Search code examples
azure-cosmosdbgremlintinkerpoptinkerpop3azure-cosmosdb-gremlinapi

Gremlin query combine vertices with unrelated vertices CosmosDB


I would like to get several vertices e.G. with the label "user" combined with vertices, they are not related to, yet e.G. with the label "movie".

I know, that the strength of Gremlin is traversing the vertex, and combining objects that are not related is not the best use case for the graph. I am using Azure CosmosDB for my application, so if there is any idea how to do this more performant feel free to let me know. If you can do this with gremlin I need some help with the query. I provide an example here:

There are 4 users: bob, jose, frank, peter and 4 movies: movie1, movie2, movie3, movie4

Between the users and movies there can be an edge "watched"

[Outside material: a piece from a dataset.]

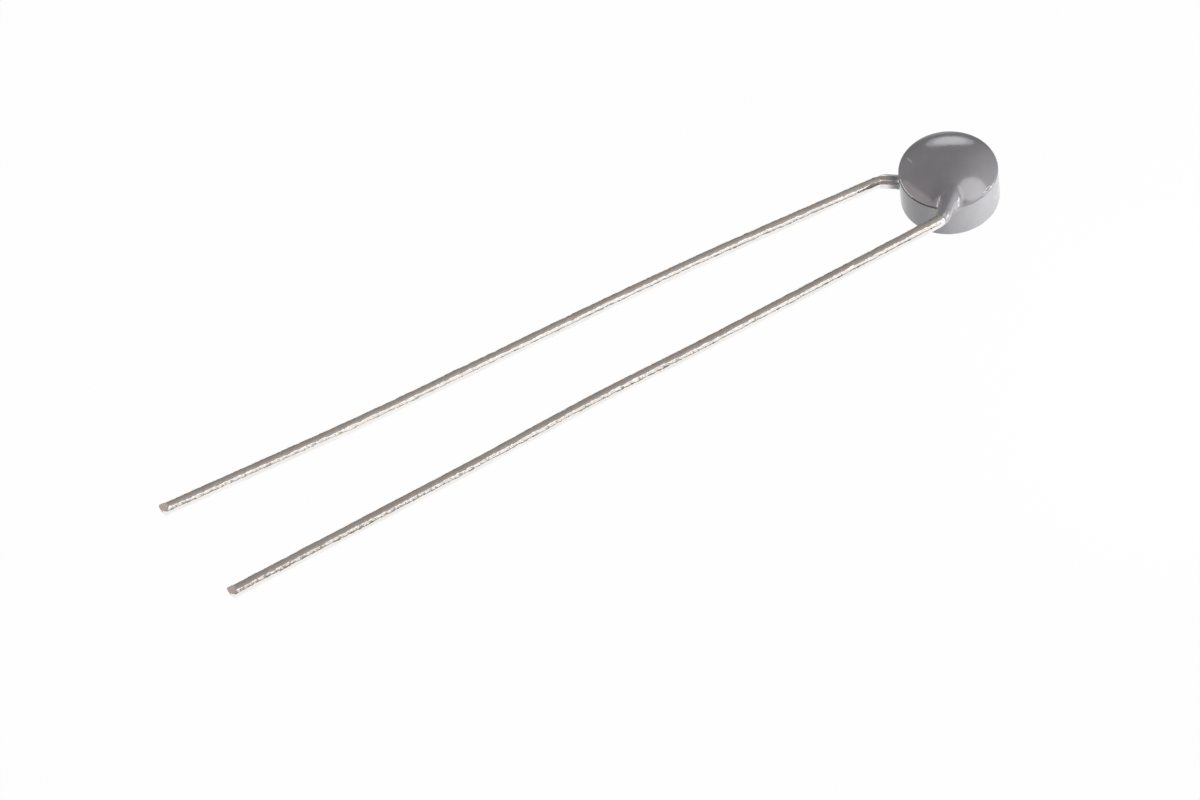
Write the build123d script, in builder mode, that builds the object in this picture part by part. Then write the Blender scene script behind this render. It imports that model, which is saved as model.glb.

My example data looks as follows:

watched:
[bob, [movie1,movie2]]
[jose, [movie3]]
[frank, []]
[peter, [movie]]

The result and format I would like to get is following:

not watched:
[bob, movie3]
[bob, movie4]
[jose, movie1]
[jose, movie2]
[jose, movie4]
[frank, movie1]
[frank, movie2]
[frank, movie3]
[frank, movie4]
[peter, movie1]
[peter, movie2]
[peter, movie3]

The script to set up the graph (using /partition_key as partition key):

g.addV("user").property("partition_key", 1).property("id", "bob")
g.addV("user").property("partition_key", 1).property("id", "jose")
g.addV("user").property("partition_key", 1).property("id", "frank")
g.addV("user").property("partition_key", 1).property("id", "peter")

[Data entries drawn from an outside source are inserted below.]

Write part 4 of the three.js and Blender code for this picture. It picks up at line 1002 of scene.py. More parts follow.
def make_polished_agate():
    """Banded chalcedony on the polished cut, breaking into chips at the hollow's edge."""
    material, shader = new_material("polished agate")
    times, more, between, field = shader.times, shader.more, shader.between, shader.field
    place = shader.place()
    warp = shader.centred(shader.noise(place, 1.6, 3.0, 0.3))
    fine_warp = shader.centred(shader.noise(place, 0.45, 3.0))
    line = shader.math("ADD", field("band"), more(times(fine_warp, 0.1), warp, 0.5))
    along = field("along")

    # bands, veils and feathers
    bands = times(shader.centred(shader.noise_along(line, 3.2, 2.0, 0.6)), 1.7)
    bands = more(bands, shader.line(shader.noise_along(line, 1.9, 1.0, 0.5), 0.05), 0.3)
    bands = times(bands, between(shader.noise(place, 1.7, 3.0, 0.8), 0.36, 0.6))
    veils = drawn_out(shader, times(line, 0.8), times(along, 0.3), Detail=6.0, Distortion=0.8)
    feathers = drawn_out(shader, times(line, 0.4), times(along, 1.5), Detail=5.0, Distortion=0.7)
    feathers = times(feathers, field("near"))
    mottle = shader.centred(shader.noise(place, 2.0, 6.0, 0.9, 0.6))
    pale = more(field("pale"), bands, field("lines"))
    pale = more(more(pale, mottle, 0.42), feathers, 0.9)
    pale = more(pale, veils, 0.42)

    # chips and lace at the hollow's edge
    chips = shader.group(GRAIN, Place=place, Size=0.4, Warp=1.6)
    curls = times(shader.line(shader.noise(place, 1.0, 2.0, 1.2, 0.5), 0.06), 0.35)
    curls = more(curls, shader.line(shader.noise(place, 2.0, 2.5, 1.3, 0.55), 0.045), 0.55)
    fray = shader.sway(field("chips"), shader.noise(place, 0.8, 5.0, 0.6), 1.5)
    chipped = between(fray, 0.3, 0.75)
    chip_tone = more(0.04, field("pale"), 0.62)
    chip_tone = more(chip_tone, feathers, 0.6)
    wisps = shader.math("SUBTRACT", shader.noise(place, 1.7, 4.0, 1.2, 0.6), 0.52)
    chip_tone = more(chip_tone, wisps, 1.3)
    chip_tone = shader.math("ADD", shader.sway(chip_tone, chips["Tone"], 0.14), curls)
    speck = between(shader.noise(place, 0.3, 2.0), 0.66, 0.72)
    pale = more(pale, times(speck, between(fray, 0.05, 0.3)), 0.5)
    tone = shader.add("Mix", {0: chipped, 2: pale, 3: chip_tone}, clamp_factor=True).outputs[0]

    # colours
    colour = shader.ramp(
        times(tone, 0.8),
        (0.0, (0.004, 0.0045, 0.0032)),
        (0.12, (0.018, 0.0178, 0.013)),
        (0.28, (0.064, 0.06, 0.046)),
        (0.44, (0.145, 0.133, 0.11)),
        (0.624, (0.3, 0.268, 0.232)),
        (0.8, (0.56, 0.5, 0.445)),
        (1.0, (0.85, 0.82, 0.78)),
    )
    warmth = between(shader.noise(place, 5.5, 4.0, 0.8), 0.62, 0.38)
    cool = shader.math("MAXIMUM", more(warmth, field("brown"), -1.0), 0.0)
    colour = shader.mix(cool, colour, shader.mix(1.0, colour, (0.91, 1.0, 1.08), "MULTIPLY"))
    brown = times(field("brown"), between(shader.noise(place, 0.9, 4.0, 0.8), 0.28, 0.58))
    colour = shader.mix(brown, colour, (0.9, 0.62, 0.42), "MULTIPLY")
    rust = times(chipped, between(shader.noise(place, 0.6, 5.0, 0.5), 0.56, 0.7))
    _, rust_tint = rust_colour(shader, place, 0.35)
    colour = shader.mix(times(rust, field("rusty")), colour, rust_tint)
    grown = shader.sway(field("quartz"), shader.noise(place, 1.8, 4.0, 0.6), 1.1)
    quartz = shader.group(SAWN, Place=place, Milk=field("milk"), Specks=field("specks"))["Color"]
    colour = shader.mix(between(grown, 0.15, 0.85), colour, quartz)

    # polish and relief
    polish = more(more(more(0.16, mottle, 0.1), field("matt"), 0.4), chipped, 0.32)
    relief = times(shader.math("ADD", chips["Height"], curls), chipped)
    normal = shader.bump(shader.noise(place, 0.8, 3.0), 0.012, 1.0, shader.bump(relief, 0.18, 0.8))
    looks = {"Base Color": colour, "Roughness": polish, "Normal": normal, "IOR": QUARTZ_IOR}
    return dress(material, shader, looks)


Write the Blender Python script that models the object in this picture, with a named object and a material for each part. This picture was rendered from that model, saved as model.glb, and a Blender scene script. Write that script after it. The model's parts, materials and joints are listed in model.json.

g.addV("movie").property("partition_key", 1).property("id", "movie1")
g.addV("movie").property("partition_key", 1).property("id", "movie2")
g.addV("movie").property("partition_key", 1).property("id", "movie3")
g.addV("movie").property("partition_key", 1).property("id", "movie4")

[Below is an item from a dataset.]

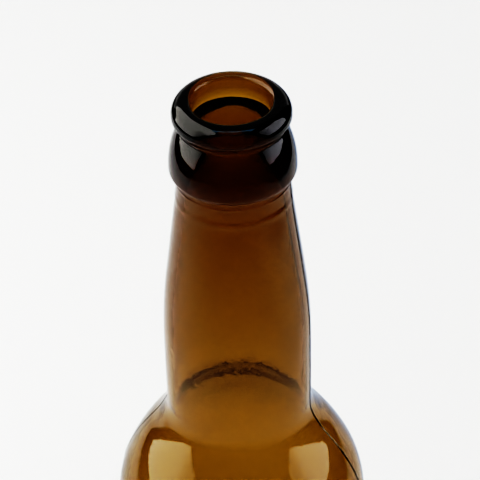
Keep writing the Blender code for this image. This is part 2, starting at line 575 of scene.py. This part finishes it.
def shade_beyond_paper():
    """Painted reflection shade: clear over the lit paper, black beyond its soft edges, and a painted pale
    blue fan behind at the right.
    """
    material, tree = new_material("shade_beyond_the_paper")
    place = add(tree, "ShaderNodeTexCoord")
    split = add(tree, "ShaderNodeSeparateXYZ", {"Vector": place.outputs["Object"]})
    across = split.outputs["X"]
    back = split.outputs["Y"]
    slant = add(tree, "ShaderNodeMath", {0: across, 1: back}, operation="DIVIDE").outputs[0]
    edges = (
        (across, PAPER_RIGHT_EDGE),
        (across, PAPER_LEFT_EDGE),
        (back, PAPER_FRONT_EDGE),
        (slant, FAN_BEGINS),
        (slant, FAN_ENDS),
        (back, FAN_BEHIND),
    )
    right, left, front, begins, ends, behind = [
        add(
            tree,
            "ShaderNodeMapRange",
            {"Value": source},
            From_Min=clear_at,
            From_Max=full_at,
            interpolation_type="SMOOTHSTEP",
        ).outputs[0]
        for source, (clear_at, full_at) in edges
    ]
    sides = add(tree, "ShaderNodeMath", {0: right, 1: left}, operation="MAXIMUM")
    either = add(tree, "ShaderNodeMath", {0: sides.outputs[0], 1: front}, operation="MAXIMUM")
    fan = add(tree, "ShaderNodeMath", {0: begins, 1: ends}, operation="MULTIPLY")
    wedge = add(tree, "ShaderNodeMath", {0: fan.outputs[0], 1: behind}, operation="MULTIPLY")
    clear = add(tree, "ShaderNodeBsdfTransparent")
    # Painted pale blue, seen only in reflections of the paper.
    blue = add(tree, "ShaderNodeBsdfTransparent", Color=linear(PAINTED_REFLECTION_BLUE))
    tinted = add(
        tree,
        "ShaderNodeMixShader",
        {0: wedge.outputs[0], 1: clear.outputs[0], 2: blue.outputs[0]},
    )
    # Painted shade: black in reflections beyond the paper's edges.
    black = add(tree, "ShaderNodeEmission", Strength=0.0)
    shade = add(
        tree,
        "ShaderNodeMixShader",
        {0: either.outputs[0], 1: tinted.outputs[0], 2: black.outputs[0]},
    )
    add(tree, "ShaderNodeOutputMaterial", {"Surface": shade.outputs[0]})
    return material


# ---------------------------------------------------------------- the bottle

bottle = bpy.data.objects.new("amber_bottle", bottle_mesh())
bottle.data.materials.append(amber_glass())
bpy.context.scene.collection.objects.link(bottle)
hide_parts("bottle")
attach(bottle, "root")


# ---------------------------------------------------------------- camera and studio


def make_camera():
    """The camera looks down on the mouth from the front, and leans a little."""
    data = bpy.data.cameras.new("camera")
    data.lens = CAMERA_LENS
    data.sensor_width = SENSOR_WIDTH
    camera = bpy.data.objects.new("camera", data)
    back = Vector((0, -math.cos(CAMERA_ELEVATION), math.sin(CAMERA_ELEVATION)))
    camera.location = LIP + back * CAMERA_DISTANCE
    aim = (CAMERA_AIM - camera.location).to_track_quat("-Z", "Y")
    lean = Matrix.Rotation(-CAMERA_ROLL, 4, "Z").to_quaternion()
    camera.rotation_mode = "QUATERNION"
    camera.rotation_quaternion = aim @ lean
    bpy.context.scene.collection.objects.link(camera)
    bpy.context.scene.camera = camera


def flat_sheet(name, corners, material):
    """One flat face through corners in metres, which isn't part of the bottle."""
    mesh = bpy.data.meshes.new(name)
    mesh.from_pydata(corners, [], [tuple(range(len(corners)))])
    sheet = bpy.data.objects.new(name, mesh)
    sheet.data.materials.append(material)
    bpy.context.scene.collection.objects.link(sheet)
    return sheet


def level_sheet(reach, height):
    """The corners of a square sheet at a height, which reaches as far to every side."""
    return [
        (-reach, -reach, height),
        (reach, -reach, height),
        (reach, reach, height),
        (-reach, reach, height),
    ]


def make_floor():
    """A wide floor of white paper, just under the bottle."""
    floor = flat_sheet("floor", level_sheet(FLOOR_REACH, 0), floor_paper())
    floor.location.z = -FLOOR_DROP


def only_in_reflections(sheet):
    """Leaves a sheet to be seen by reflections alone: not straight on, nor through the glass."""
    sheet.visible_camera = False
    sheet.visible_diffuse = False
    sheet.visible_transmission = False
    sheet.visible_shadow = False


def make_softbox(name, side, corners, strength, colour):
    """A flat lit cloth across the X axis, side millimetres from the bottle's, turned toward it."""
    order = corners if side < 0 else corners[::-1]
    cloth = lit_cloth(name, strength, colour, SOFTBOX_FRONT_SHARE)
    only_in_reflections(flat_sheet(name, [(side * MM, y * MM, z * MM) for y, z in order], cloth))


def wall_card(side):
    """The corners of an upright card across the X axis."""
    return [
        (side, -FLOOR_REACH, 0),
        (side, WALL_CARD_BACK, 0),
        (side, WALL_CARD_BACK, WALL_CARD_HEIGHT),
        (side, -FLOOR_REACH, WALL_CARD_HEIGHT),
    ]


def make_mirror_cards():
    """Black cards round the paper, painted shade and blue on the paper's reflection, the strip above and
    the left softbox's top, which only mirrors see.
    """
    black = lit_cloth("black_card", 0.0, WHITE)
    strip = lit_cloth("overhead_strip_cloth", STRIP_GLOW, STRIP_COLOUR)
    left_cloth = lit_cloth("left_softbox_top_cloth", LEFT_SOFTBOX_GLOW, LEFT_SOFTBOX_COLOUR)
    front_wall = [
        (-WALL_CARD_SIDE, WALL_CARD_FRONT, 0),
        (WALL_CARD_SIDE, WALL_CARD_FRONT, 0),
        (WALL_CARD_SIDE, WALL_CARD_FRONT, WALL_CARD_HEIGHT),
        (-WALL_CARD_SIDE, WALL_CARD_FRONT, WALL_CARD_HEIGHT),
    ]
    overhead = [
        (-STRIP_HALF_LENGTH, STRIP_FRONT, STRIP_HEIGHT),
        (STRIP_HALF_LENGTH, STRIP_FRONT, STRIP_HEIGHT),
        (STRIP_HALF_LENGTH, STRIP_BACK, STRIP_HEIGHT),
        (-STRIP_HALF_LENGTH, STRIP_BACK, STRIP_HEIGHT),
    ]
    in_front_of_softbox = -(SOFTBOX_SIDE - 1) * MM
    softbox_top = [(in_front_of_softbox, y * MM, z * MM) for y, z in LEFT_SOFTBOX_TOP]
    cards = {
        # Painted shade and pale blue over the floor's reflection, seen only by mirrors.
        "painted_reflection_shade_card": (level_sheet(FLOOR_REACH, FLOOR_CARD_LIFT), shade_beyond_paper()),
        "left_wall_card": (wall_card(-WALL_CARD_SIDE), black),
        "right_wall_card": (wall_card(WALL_CARD_SIDE), black),
        "front_wall_card": (front_wall, black),
        "overhead_strip": (overhead, strip),
        "left_softbox_top": (softbox_top, left_cloth),
    }
    for name, (corners, material) in cards.items():
        card = flat_sheet(name, corners, material)
        only_in_reflections(card)
        card.visible_volume_scatter = False


def make_lamp(name, location, size, power, aim):
    """A big soft square lamp, seen by no mirror."""
    data = bpy.data.lights.new(name, "AREA")
    data.shape = "SQUARE"
    data.size = size
    data.energy = power
    lamp = bpy.data.objects.new(name, data)
    lamp.location = location
    lamp.rotation_euler = (Vector(aim) - Vector(location)).to_track_quat("-Z", "Y").to_euler()
    lamp.visible_camera = False
    lamp.visible_glossy = False
    bpy.context.scene.collection.objects.link(lamp)


def make_lamps():
    """Soft lamps that light the paper."""
    make_lamp("paper_lamp", location=(0.25, 0.3, 2.0), size=2.5, power=33.5, aim=(0, 0, 0))
    make_lamp("left_paper_lamp", location=(-0.5, 0.1, 0.5), size=0.4, power=1.2, aim=(-0.45, 0.1, 0))


def make_world():
    """Bright all round at the paper's level, and darker above."""
    world = bpy.data.worlds.new("studio")
    world.use_nodes = True
    tree = world.node_tree
    tree.nodes.clear()
    place = add(tree, "ShaderNodeTexCoord")
    split = add(tree, "ShaderNodeSeparateXYZ", {"Vector": place.outputs["Generated"]})
    glow = add(
        tree,
        "ShaderNodeMapRange",
        {"Value": split.outputs["Z"]},
        From_Min=HORIZON_TOP,
        From_Max=SKY_FOOT,
        To_Min=HORIZON_GLOW,
        To_Max=SKY_GLOW,
    )
    sky = add(tree, "ShaderNodeBackground", {"Strength": glow.outputs["Result"]}, Color=linear(WHITE))
    add(tree, "ShaderNodeOutputWorld", {"Surface": sky.outputs[0]})
    bpy.context.scene.world = world


def set_view():
    """Plain colours, and enough bounces for light to cross four walls of glass."""
    scene = bpy.context.scene
    scene.view_settings.view_transform = "Standard"
    scene.view_settings.look = "None"
    scene.cycles.max_bounces = 24
    scene.cycles.transmission_bounces = 24
    scene.cycles.glossy_bounces = 12
    scene.cycles.diffuse_bounces = 3
    scene.cycles.transparent_max_bounces = 12
    scene.cycles.caustics_reflective = True
    scene.cycles.caustics_refractive = True
    scene.cycles.blur_glossy = 0.3
    scene.cycles.sample_clamp_indirect = 8.0
    scene.cycles.use_denoising = True


def set_tones():
    """A contrast curve over the finished view, drawn on tones as the eye spaces them."""
    scene = bpy.context.scene
    scene.use_nodes = True
    tree = scene.node_tree
    tree.nodes.clear()
    view = add(tree, "CompositorNodeRLayers")
    eye = add(tree, "CompositorNodeGamma", {"Image": view.outputs["Image"]}, Gamma=1 / EYE_GAMMA)
    curve = add(tree, "CompositorNodeCurveRGB", {"Image": eye.outputs["Image"]})
    points = curve.mapping.curves[3].points
    for spot in CONTRAST_CURVE[1:-1]:
        points.new(*spot)
    points[0].location = CONTRAST_CURVE[0]
    points[-1].location = CONTRAST_CURVE[-1]
    curve.mapping.update()
    lit = add(tree, "CompositorNodeGamma", {"Image": curve.outputs["Image"]}, Gamma=EYE_GAMMA)
    add(tree, "CompositorNodeComposite", {"Image": lit.outputs["Image"]})


make_camera()
make_floor()
make_softbox("left_softbox", -SOFTBOX_SIDE, LEFT_SOFTBOX, LEFT_SOFTBOX_GLOW, LEFT_SOFTBOX_COLOUR)
make_softbox("right_softbox", SOFTBOX_SIDE, RIGHT_SOFTBOX, RIGHT_SOFTBOX_GLOW, RIGHT_SOFTBOX_COLOUR)
make_mirror_cards()
make_lamps()
make_world()
set_view()
set_tones()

g.V("bob").addE("watched").to(g.V("movie1"))
g.V("bob").addE("watched").to(g.V("movie2"))
g.V("jose").addE("watched").to(g.V("movie3"))
g.V("peter").addE("watched").to(g.V("movie4"))

Please consider, that I cannot use lambdas, because Azure CosmosDB doesn't support them.


Solution

  • A join in gremlin can be realized by repeating the V() step. After realizing that, the gremlin query almost reads as an ordinary SQL query, see below.

    g.V().has("id", "bob").addE("watched").to(__.V().has("id", "movie1"))
    g.V().has("id", "bob").addE("watched").to(__.V().has("id", "movie2"))
    g.V().has("id", "jose").addE("watched").to(__.V().has("id", "movie3"))
    g.V().has("id", "peter").addE("watched").to(__.V().has("id", "movie4"))
    
    g.V().hasLabel("user").as("u").
      V().hasLabel("movie").as("m").
      in("watched").where(neq("u")).
      select("u", "m").by("id").
      order().by("u").by("m")
    
    ==>[u:bob,m:movie3]
    ==>[u:bob,m:movie4]
    ==>[u:frank,m:movie1]
    ==>[u:frank,m:movie2]
    ==>[u:frank,m:movie3]
    ==>[u:frank,m:movie4]
    ==>[u:jose,m:movie1]
    ==>[u:jose,m:movie2]
    ==>[u:jose,m:movie4]
    ==>[u:peter,m:movie1]
    ==>[u:peter,m:movie2]
    ==>[u:peter,m:movie3]
    

    You are right in saying that this query does not perform well in gremlin and I would advise you to use the SQL API of CosmosDb.